Right now, the nature center's single exhibit is its taxidermy collection of stuffed animals displayed in glass cases. The living stream and other interactive exhibits planned for the expanded center will help convey the excitement of nature, Smith said.
"We're trying to stay away from what I not-very-reverently call 'dead birds on sticks,'" Smith said.
The expansion will house traveling exhibit space to complement the exhibit du jour at its Pittsburgh parent museum -- for example, when Dinosaurs in Their Time opens at the Carnegie Museum of Natural History in November, Powdermill would like to feature a smaller-scale dinosaur exhibit.
"We want to offer some more educational programming for people in Westmoreland County," Smith said. "That's a way we can bring the Carnegie Museum of Natural History here."
In addition to the expansion, Powdermill researchers are embarking on ambitious projects that will be shared with visitors.
Mike Lanzone, assistant field ornithology projects coordinator, recently finished building an acoustics room to record migratory calls from captured birds. The room houses 14 small boxes outfitted with microphones. When birds are caught for banding, they spend two minutes in the boxes chirping into the microphones.
Eventually, Lanzone hopes to collect enough recordings to create a comprehensive audio library of bird calls. Then a larger microphone outside could capture the sounds of birds flying overhead, and those sounds could be cross-referenced against the library, allowing researchers to know what type and how many birds are flying overhead.
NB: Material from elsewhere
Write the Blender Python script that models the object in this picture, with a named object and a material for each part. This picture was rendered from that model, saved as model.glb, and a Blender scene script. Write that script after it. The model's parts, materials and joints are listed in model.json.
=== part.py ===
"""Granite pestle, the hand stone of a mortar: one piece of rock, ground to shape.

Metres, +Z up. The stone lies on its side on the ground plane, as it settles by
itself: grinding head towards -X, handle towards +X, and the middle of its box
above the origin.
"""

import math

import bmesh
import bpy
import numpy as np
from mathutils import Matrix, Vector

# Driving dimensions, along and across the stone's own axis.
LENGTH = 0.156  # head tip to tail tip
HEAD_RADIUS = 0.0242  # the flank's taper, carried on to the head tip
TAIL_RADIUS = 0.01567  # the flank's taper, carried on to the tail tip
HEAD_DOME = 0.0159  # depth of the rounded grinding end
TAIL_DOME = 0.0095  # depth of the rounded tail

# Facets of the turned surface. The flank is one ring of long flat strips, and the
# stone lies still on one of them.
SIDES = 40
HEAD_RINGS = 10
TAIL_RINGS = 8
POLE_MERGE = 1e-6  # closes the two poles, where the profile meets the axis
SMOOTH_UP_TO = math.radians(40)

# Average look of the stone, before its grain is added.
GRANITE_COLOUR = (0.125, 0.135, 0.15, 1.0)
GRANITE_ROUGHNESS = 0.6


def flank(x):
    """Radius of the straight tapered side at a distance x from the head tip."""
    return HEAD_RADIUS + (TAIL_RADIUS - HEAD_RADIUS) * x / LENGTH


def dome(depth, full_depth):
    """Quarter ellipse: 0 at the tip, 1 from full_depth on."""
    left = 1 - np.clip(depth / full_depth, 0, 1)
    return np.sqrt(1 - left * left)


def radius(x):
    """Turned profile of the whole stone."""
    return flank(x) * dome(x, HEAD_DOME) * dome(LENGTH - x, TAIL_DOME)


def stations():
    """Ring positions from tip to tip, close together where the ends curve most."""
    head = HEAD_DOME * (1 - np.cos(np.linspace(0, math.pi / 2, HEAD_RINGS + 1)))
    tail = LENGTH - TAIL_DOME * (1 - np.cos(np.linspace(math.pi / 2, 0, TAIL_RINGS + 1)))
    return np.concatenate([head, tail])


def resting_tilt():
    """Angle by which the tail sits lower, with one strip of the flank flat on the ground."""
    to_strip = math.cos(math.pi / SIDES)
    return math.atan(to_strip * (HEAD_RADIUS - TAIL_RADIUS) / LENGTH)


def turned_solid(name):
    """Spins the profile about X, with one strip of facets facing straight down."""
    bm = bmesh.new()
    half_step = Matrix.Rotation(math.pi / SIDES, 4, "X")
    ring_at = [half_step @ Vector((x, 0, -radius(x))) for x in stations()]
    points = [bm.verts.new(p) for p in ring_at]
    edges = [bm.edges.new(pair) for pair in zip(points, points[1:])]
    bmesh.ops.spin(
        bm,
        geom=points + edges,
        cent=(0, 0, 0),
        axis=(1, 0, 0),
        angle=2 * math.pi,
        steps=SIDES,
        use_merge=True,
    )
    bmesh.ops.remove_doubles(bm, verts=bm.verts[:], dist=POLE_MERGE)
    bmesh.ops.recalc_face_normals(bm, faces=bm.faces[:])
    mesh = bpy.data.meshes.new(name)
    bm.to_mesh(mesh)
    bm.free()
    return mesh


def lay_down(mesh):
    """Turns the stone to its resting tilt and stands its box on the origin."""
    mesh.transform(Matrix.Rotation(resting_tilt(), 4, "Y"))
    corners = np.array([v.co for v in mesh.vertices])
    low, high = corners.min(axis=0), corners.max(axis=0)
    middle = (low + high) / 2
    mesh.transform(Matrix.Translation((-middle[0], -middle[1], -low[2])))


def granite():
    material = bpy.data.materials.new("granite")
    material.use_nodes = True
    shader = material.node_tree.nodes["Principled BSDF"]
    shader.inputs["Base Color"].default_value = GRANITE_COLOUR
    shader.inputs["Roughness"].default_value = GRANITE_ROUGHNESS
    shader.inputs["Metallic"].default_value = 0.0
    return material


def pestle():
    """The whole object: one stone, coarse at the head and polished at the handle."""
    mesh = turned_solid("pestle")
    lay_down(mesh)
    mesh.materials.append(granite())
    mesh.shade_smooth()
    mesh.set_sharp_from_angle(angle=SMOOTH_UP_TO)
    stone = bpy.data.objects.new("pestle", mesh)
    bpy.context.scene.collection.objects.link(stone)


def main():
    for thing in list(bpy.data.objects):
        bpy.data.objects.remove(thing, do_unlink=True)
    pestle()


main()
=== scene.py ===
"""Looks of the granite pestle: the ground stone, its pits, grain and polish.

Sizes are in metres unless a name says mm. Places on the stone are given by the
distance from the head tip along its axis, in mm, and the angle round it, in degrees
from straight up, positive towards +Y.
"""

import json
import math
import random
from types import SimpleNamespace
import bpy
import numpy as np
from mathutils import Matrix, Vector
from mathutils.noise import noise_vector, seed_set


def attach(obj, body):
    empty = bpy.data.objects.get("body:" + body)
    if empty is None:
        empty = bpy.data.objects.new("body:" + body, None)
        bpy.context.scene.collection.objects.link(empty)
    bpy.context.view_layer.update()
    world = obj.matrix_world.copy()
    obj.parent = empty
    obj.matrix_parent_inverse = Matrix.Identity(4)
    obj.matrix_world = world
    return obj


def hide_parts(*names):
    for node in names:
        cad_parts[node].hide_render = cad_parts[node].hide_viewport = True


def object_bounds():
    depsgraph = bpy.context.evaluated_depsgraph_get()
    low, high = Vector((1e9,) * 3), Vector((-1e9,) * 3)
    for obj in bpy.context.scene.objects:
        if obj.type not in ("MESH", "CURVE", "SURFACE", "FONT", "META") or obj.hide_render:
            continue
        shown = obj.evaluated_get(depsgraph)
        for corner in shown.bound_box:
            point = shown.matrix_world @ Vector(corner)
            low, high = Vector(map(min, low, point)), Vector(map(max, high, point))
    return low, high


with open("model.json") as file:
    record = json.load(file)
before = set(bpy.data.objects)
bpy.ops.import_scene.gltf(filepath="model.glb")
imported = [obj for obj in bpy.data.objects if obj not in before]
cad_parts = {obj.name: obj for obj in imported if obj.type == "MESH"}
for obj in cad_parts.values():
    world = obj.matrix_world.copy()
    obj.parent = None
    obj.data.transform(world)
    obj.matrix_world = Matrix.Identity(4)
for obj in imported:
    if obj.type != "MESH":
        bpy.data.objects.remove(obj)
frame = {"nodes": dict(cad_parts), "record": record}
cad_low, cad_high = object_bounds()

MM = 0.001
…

If it works, microphones could be scattered throughout the region and alert ornithologists to declines in bird populations, which can indicate larger environmental problems such as habitat destruction.
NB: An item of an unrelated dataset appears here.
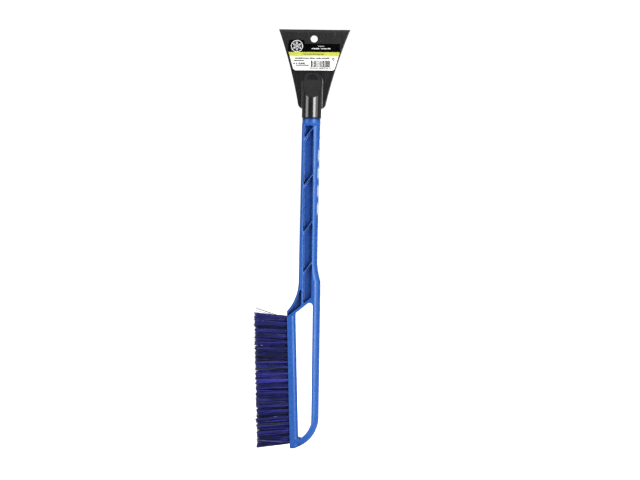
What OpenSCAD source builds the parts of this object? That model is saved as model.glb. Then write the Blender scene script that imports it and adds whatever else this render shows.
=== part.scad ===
// Snow brush with a fixed scraper head.
// Frame: X across the blade (bristles point to -X), Y through the thickness (front is -Y),
// Z up along the handle. The origin is the centre of the hang hole, halfway through the blade.
// Positions below are measured from the shaft's axis, and on_axis() moves each part to the frame.

/* [Scraper blade] */
// Width of the scraping edge
blade_w = 113; // [104:0.5:122]
// Width at the shoulders, just above the socket
shoulder_w = 44.8; // [42:0.2:50]
// Distance from the scraping edge down to the shoulders
blade_h = 116; // [112:0.5:120]
// Blade thickness
blade_t = 3.2; // [2.4:0.1:4]
// Radius of the gently hollowed blade sides
side_r = 760; // [600:10:2000]
// Height of the bevel at the scraping edge
bevel_h = 3.6; // [2:0.1:5]
// Thickness left at the scraping edge
edge_t = 1.0; // [0.6:0.1:1.6]
// Hang hole diameter
hang_d = 10.8; // [7:0.1:11]
// Distance from the scraping edge down to the hang hole centre
hang_drop = 15; // [14:0.1:16]
// Sideways lean of the scraping edge
blade_lean = 2; // [0:0.1:2.4]
// Rise of the scraping edge towards the palm side
edge_rise = 1.1; // [0:0.1:1.4]

/* [Scraper socket] */
// Outside diameter of the socket
socket_d = 31.6; // [31:0.1:33]
// Bore of the socket
bore_d = 25.4; // [25:0.1:26]
// Depth of the bore
bore_l = 33; // [31:0.1:33.5]
// Distance from the hang hole to the open end of the socket
socket_drop = 126.3; // [125:0.1:128]

/* [Shaft] */
// Width of the shaft
shaft_w = 29; // [28:0.1:29.6]
// Thickness of the whole handle
handle_d = 22.2; // [21.6:0.1:23]
// Thickness of the web between the two pockets
web_t = 3; // [2:0.1:4]
// Thickness of the diagonal ribs
rib_t = 1.8; // [1.2:0.1:2.4]
// Angle of the diagonal ribs from level
rib_angle = 54; // [50:0.5:58]
// Spacing of the diagonal ribs
rib_pitch = 74.4; // [70:0.1:78]
// Spacing of the finger grooves
finger_pitch = 28; // [26:0.1:29]
// Depth of the finger grooves
finger_depth = 1.1; // [0.8:0.1:1.4]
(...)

"Someday in the future, hopefully, you'd be able to type your ZIP code into the computer and see what birds just flew over your house," Lanzone said.
Powdermill is using a mapping system to organize information about the plants and animals in its 2,200 acres. Researchers are noting the location of trees and tracking the spread of invasive plants, such as garlic mustard and multiflora rose.
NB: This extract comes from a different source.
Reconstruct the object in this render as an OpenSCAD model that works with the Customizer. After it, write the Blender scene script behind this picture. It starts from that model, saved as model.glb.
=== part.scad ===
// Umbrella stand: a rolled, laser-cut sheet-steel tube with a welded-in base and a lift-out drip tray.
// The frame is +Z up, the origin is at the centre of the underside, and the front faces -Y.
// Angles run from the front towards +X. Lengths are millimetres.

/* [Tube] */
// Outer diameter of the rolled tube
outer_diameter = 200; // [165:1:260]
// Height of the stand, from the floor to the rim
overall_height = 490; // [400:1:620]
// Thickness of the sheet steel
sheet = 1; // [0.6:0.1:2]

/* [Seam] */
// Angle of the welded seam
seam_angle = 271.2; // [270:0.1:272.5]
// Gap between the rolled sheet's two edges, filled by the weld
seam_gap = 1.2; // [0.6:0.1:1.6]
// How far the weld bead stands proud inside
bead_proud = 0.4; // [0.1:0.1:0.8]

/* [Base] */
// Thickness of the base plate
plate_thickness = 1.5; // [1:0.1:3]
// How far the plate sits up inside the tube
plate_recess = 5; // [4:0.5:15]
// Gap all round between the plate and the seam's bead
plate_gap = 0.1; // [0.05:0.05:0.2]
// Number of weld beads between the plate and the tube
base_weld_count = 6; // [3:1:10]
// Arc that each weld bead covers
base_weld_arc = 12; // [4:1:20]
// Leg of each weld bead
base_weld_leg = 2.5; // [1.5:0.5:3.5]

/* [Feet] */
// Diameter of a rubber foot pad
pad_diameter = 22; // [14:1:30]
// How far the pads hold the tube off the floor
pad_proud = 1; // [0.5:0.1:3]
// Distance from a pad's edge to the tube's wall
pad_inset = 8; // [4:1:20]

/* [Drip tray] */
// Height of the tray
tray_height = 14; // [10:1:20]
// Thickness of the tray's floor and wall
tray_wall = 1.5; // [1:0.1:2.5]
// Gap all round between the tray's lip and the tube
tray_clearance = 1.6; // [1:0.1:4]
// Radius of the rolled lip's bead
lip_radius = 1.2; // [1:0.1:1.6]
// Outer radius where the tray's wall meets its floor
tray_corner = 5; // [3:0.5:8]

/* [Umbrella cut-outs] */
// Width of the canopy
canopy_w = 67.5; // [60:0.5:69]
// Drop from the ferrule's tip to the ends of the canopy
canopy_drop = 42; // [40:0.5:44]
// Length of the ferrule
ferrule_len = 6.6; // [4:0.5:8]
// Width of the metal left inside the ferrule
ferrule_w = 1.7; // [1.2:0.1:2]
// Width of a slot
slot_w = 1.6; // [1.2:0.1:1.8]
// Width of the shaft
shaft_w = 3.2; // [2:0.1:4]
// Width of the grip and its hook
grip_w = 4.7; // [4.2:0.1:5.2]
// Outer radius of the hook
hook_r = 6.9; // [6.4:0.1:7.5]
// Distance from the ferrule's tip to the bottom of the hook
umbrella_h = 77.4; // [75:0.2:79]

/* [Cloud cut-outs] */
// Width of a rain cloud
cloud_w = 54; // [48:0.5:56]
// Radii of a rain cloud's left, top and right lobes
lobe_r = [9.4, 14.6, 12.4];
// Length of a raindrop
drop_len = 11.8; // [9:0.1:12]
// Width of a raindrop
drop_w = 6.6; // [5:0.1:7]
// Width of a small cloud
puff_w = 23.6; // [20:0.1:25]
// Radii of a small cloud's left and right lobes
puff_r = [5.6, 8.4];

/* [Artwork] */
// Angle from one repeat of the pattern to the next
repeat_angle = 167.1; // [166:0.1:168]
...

With all this information stored in computer programs, Powdermill can get accurate data on the long-term effects of different management techniques, said Tricia Miller, manager of the mapping system.
"It's an incredibly powerful tool, especially for ecology and land management," she said. "What we're doing is creating an archive of the ecology at Powdermill."
Senior scientist
The Powdermill Nature Reserve has hired Andrew Mack, an ecologist with 20 years' experience working in Papua New Guinea, as its senior scientist.
Originally from Lancaster, Mack went to Papua New Guinea in 1987 to study tropical rain forests. While there, he built a research station and founded a training program for conservationists. He studied cassowary birds -- which are 6 feet tall and will attack if cornered -- and discovered a new species of mahogany canopy tree that since has been named for him: Aglaia mackiana.
It was his interest in natural conservation that drew Mack away from the rain forest and back to Pennsylvania.
"In Papua New Guinea, we have about 70 percent of the old growth, original forest still intact," he said. "But when I would come back to North America and fly all the way across the country, I would see very little original forest. You begin to re-evaluate where the real conservation issues are."
At Powdermill, Mack plans to study the area's vegetation and threats, such as acid rain and invasive insects, as well as help supervise other scientific and educational programs.